start
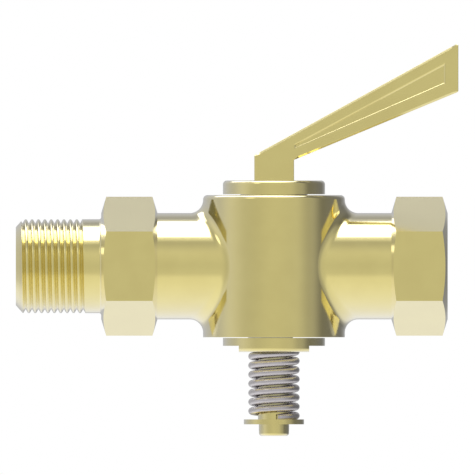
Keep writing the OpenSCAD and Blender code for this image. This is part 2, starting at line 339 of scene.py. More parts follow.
def shade(mesh):
    """Gives each face corner the true normal of the surface that it lies on."""
    vertex = read(mesh.loops, "vertex_index", int, 1)
    face = np.repeat(np.arange(len(mesh.polygons)), read(mesh.polygons, "loop_total", int, 1))
    kind = read(mesh.polygons, "material_index", int, 1)[face]
    spots = read(mesh.vertices, "co", float, 3)[vertex] / MM
    own = read(mesh.polygons, "normal", float, 3)[face]
    area = read(mesh.polygons, "area", float, 1)[face]
    aims = read(mesh.attributes["aim"].data, "vector", float, 3)
    aimed = np.linalg.norm(aims, axis=1) > 0.5
    normals = own.copy()

    for which, axis in ((kind == ABOUT_X, 0), (kind == ABOUT_Z, 2)):
        which &= ~aimed
        normals[which] = about(spots[which], own[which], axis)
    which = (kind == SOFT) & ~aimed
    if which.any():
        # The mean over the neighbouring soft faces
        _, group = np.unique(vertex[which], return_inverse=True)
        total = np.zeros((group.max() + 1, 3))
        np.add.at(total, group, own[which] * area[which][:, None])
        normals[which] = unit(total)[group]
    turned = np.sum(aims * own, axis=1) < 0
    aims[turned] *= -1
    normals[aimed] = unit(aims[aimed])

    mesh.attributes.remove(mesh.attributes["aim"])
    mesh.polygons.foreach_set("use_smooth", np.ones(len(mesh.polygons), bool))
    mesh.normals_split_custom_set(normals.tolist())


def dress(name, mesh, body, node, material):
    """Makes the mesh the visible piece for a CAD node."""
    shade(mesh)
    mesh.materials.clear()
    mesh.materials.append(material)
    mesh.polygons.foreach_set("material_index", np.zeros(len(mesh.polygons), int))
    piece = place(name, mesh)
    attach(piece, body)
    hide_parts(node)
    return piece


# Threads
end
WORK TO COMPLETE —
Only the lines from the one that contains "attach(piece, body)" through the last line should be repeated, each exactly as it stands, with both ends included.

ANSWER TO THE TASK —
    attach(piece, body)
    hide_parts(node)
    return piece


# Threads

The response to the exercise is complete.